==== Source material

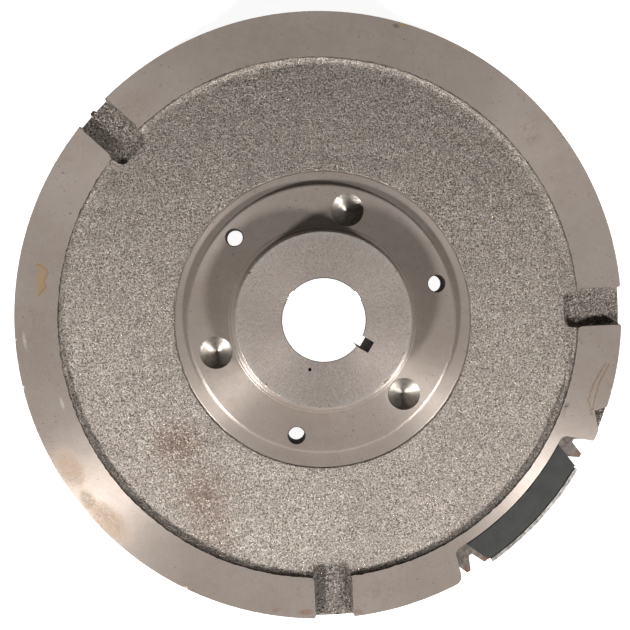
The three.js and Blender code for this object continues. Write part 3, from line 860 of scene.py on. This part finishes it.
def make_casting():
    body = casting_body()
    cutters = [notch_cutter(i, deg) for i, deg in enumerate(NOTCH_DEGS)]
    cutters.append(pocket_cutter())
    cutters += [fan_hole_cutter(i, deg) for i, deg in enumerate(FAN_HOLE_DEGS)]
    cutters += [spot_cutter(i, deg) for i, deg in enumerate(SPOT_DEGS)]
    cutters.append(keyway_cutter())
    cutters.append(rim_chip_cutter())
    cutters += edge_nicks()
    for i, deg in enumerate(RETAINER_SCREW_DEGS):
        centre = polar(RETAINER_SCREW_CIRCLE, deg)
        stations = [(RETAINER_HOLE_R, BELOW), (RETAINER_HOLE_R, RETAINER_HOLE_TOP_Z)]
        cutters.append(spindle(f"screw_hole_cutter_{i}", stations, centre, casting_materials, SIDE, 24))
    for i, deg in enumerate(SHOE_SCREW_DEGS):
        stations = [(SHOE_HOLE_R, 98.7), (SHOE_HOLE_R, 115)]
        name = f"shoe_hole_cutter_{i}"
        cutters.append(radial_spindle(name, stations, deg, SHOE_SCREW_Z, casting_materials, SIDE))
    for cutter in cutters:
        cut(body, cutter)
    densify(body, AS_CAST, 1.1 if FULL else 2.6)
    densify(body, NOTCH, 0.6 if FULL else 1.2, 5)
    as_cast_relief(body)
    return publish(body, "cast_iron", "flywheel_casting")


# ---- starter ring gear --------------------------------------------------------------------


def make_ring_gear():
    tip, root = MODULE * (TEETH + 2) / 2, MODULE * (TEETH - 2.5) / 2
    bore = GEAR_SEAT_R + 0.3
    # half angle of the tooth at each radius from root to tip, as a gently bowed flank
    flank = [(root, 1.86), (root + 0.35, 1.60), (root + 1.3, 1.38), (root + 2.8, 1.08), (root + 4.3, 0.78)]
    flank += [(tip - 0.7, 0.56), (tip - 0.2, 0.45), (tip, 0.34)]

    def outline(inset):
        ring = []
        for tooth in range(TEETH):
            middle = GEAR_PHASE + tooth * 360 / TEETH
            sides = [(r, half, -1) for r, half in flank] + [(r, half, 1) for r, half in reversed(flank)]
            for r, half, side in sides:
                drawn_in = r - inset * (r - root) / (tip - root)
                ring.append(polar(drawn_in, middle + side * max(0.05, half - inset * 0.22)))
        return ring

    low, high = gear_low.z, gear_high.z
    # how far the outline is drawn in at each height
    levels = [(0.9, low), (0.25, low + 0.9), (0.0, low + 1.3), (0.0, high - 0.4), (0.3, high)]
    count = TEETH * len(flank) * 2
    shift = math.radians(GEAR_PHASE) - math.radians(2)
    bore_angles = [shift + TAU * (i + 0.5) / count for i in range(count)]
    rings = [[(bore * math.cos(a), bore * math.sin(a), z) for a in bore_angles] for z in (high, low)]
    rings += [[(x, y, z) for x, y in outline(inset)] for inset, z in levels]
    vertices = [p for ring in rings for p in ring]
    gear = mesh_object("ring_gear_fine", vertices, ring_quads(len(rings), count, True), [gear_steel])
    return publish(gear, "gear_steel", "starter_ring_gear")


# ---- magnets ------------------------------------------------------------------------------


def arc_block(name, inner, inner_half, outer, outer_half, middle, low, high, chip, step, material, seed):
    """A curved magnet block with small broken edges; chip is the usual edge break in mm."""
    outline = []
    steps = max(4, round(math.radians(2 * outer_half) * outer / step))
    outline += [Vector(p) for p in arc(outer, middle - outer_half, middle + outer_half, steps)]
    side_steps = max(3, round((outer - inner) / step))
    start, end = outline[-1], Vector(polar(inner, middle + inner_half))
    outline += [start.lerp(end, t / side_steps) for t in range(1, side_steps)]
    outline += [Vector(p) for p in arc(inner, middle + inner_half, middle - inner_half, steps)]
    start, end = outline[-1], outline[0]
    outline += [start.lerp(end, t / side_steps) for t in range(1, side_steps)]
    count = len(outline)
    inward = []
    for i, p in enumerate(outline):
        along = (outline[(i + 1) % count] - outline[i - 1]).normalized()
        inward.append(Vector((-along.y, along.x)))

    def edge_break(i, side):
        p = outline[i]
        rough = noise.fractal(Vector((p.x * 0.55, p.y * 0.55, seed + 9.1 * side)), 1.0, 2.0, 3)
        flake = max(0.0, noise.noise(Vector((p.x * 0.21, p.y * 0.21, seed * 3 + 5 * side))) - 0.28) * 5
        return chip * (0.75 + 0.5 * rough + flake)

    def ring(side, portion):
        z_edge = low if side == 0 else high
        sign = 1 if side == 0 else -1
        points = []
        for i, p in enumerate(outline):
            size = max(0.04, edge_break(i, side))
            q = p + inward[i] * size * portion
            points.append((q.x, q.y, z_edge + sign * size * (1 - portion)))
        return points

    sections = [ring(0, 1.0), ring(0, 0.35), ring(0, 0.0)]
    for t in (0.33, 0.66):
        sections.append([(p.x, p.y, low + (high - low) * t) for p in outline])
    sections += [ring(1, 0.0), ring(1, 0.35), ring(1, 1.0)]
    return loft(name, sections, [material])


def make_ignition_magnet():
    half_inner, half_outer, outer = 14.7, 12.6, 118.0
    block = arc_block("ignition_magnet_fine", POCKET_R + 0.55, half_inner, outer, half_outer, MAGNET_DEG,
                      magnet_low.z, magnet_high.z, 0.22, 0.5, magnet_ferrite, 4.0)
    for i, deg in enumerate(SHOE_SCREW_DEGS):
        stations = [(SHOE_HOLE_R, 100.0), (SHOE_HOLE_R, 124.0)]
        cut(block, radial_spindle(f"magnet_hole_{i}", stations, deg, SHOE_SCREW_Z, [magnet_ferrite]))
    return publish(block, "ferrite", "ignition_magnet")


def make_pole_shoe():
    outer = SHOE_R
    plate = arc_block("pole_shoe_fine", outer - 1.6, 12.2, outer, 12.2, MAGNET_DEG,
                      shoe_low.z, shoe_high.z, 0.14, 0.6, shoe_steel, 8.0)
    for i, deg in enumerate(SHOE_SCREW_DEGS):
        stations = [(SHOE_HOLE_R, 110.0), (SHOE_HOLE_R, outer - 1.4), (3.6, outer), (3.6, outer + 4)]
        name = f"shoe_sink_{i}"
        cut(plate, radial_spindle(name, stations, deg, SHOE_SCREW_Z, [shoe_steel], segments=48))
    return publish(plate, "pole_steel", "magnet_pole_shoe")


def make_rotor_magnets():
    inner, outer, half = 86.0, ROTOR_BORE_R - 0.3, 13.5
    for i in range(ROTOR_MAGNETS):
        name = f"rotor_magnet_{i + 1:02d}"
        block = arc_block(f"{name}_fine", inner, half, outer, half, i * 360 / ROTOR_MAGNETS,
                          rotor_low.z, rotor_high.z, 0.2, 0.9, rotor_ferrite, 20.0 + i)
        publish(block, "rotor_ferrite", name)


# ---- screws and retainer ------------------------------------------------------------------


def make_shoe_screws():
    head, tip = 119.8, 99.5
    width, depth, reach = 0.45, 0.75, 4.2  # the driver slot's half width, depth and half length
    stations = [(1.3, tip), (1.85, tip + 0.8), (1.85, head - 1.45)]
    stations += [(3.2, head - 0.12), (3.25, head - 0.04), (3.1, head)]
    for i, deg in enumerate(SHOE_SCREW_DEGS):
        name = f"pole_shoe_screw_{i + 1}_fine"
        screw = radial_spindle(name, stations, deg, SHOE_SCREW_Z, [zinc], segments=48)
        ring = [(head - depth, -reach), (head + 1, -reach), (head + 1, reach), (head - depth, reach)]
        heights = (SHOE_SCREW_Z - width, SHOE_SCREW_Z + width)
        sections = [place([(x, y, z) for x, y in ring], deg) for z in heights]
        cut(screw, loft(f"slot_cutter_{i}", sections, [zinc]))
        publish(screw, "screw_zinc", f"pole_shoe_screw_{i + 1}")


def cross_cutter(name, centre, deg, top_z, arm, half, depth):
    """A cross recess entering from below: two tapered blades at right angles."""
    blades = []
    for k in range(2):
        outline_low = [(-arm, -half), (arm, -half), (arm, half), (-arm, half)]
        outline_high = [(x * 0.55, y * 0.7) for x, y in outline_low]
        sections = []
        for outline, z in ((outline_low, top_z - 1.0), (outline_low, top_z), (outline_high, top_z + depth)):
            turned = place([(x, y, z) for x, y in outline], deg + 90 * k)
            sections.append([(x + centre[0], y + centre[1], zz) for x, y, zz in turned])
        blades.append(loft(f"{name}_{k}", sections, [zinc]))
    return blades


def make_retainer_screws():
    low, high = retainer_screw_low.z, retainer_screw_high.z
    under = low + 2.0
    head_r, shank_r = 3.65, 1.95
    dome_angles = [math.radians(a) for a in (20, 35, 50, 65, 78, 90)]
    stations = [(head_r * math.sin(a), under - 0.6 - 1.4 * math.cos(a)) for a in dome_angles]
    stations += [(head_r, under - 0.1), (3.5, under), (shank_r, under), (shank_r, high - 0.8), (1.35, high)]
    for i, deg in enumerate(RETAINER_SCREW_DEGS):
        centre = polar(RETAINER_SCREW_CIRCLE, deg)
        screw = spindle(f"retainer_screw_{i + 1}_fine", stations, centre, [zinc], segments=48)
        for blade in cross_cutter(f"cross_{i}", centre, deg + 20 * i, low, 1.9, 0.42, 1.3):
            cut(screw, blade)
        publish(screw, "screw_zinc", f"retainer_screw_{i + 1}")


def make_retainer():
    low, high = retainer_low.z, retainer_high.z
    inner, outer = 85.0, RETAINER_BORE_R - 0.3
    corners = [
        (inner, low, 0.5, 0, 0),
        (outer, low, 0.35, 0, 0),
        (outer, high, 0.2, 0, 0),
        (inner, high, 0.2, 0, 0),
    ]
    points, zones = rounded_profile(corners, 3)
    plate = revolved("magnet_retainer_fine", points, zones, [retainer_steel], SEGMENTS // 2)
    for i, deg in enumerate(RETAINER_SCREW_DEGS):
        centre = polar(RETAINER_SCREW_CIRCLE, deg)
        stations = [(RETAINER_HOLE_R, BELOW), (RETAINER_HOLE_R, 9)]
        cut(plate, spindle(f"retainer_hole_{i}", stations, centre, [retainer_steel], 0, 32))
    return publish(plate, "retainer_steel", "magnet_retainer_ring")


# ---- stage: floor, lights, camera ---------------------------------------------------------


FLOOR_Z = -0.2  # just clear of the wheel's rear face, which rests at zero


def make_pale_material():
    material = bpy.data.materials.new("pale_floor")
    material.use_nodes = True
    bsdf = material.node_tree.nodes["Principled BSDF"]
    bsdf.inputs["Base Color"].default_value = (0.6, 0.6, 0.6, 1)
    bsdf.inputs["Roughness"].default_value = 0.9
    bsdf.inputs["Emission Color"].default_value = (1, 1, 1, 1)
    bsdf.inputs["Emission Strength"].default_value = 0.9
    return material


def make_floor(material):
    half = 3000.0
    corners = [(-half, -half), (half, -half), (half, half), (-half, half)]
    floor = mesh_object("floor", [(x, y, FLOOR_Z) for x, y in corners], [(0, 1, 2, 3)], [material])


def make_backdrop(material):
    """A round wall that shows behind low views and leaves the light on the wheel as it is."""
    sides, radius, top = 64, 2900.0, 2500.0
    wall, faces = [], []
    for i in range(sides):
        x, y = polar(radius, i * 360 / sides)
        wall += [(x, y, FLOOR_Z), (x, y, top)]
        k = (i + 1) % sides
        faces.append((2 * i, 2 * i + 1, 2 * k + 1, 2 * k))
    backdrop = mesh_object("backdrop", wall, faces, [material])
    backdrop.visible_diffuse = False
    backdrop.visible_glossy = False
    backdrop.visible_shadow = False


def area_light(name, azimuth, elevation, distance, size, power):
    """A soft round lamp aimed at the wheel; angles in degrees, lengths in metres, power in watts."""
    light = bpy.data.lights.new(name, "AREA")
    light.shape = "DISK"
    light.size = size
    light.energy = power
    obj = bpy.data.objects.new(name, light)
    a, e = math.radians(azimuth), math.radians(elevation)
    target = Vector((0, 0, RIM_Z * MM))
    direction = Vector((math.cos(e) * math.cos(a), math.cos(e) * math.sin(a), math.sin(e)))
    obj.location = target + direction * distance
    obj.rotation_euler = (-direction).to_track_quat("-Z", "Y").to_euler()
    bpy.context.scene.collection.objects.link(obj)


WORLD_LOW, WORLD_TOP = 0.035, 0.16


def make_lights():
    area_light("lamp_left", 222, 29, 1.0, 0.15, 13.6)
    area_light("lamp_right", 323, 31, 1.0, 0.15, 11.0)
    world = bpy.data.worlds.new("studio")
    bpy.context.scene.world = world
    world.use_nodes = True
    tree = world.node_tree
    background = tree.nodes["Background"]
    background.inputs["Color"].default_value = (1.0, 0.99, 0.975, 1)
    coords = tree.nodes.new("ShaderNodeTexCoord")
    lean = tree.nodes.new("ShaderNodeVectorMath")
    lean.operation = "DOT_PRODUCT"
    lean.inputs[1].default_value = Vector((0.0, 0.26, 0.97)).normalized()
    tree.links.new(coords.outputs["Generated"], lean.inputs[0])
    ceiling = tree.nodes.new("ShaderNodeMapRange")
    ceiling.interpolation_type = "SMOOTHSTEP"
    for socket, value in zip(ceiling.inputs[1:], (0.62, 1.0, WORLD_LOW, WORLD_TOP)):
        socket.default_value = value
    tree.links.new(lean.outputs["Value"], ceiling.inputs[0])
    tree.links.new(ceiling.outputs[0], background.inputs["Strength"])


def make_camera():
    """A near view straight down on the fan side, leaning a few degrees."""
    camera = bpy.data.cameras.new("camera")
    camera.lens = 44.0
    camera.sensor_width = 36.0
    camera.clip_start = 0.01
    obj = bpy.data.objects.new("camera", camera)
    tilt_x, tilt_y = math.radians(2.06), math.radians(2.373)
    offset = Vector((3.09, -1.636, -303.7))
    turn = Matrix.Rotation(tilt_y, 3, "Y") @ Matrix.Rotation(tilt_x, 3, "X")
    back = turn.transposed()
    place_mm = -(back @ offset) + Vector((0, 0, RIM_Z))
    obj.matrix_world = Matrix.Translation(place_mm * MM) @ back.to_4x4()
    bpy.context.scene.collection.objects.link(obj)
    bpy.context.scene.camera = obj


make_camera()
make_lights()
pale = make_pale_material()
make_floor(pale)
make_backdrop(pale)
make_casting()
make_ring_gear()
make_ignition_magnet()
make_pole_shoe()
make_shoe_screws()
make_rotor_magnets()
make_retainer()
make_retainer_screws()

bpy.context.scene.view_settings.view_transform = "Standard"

========

_The problem_
Pick out and copy the lines of the material that include the word "from".

_Solution to the problem_
The three.js and Blender code for this object continues. Write part 3, from line 860 of scene.py on. This part finishes it.
    # half angle of the tooth at each radius from root to tip, as a gently bowed flank
    """A cross recess entering from below: two tapered blades at right angles."""